Adichie’s social realism successfully constitutes the magazine’s vision in including international writers in the promotion of multivariate ethnic and regional voices. To sum up, therefore, her stories and writing definitely carry forward the magazine’s efforts at inclusion and diversity in the twenty-first century, moving away from the portrayal of the white middle class bastion that was its hallmark in the previous century.
Works Cited
- Adichie, Chimamanda N. “Birdsong”. The New Yorker. September 13, 2010.
- Adichie, Chimamanda N. “Real Food”. The New Yorker. August 27, 2007.
- Adichie, Chimamanda N. “Sierra Leone 1997”. The New Yorker. June 12, 2006.
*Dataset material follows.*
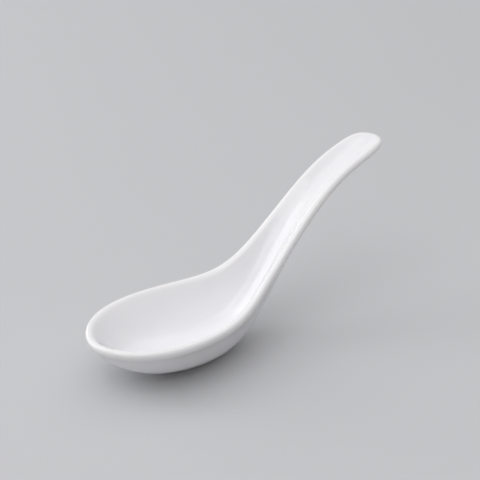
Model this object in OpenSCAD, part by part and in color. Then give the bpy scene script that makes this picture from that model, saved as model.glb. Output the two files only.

- Adichie, Chimamanda N. “Cell One”. The New Yorker. January 21, 2007.
- Bendixen, Alfred and James Nagel (eds). A Companion to the American Short Story. Wiley-Blackwell. 2010.
- Clark, Miriam Marty. “After Epiphany: American Stories in the Postmodern Age.” Style. Vol 27, No.3. pp 387-394. Penn State University Press. Fall 1993.
- Franzen, Jonathan. “The Birth of ‘The New Yorker Story’”. The New Yorker. October, 27, 2015.
- Green, Fiona (ed). Writing for The New Yorker: Critical Essays on an American Periodical. Edinburgh University Press. 2015.
- March-Russel, Paul. The Short Story: An Introduction. Edinburgh University Press. 2009.
- Richards, Mary P. “What was The New Yorker”. Soundings: An Interdisciplinary Journal. Penn State University Press. Vol 83, No 3/4. pp 543-545. 2000.
- Scofield, Martin. The Cambridge Introduction to the American Short Story. Cambridge University Press. 2006.
- Scott, A.O. “In Praise of the American Short Story”. The New York Times. April 4, 2009.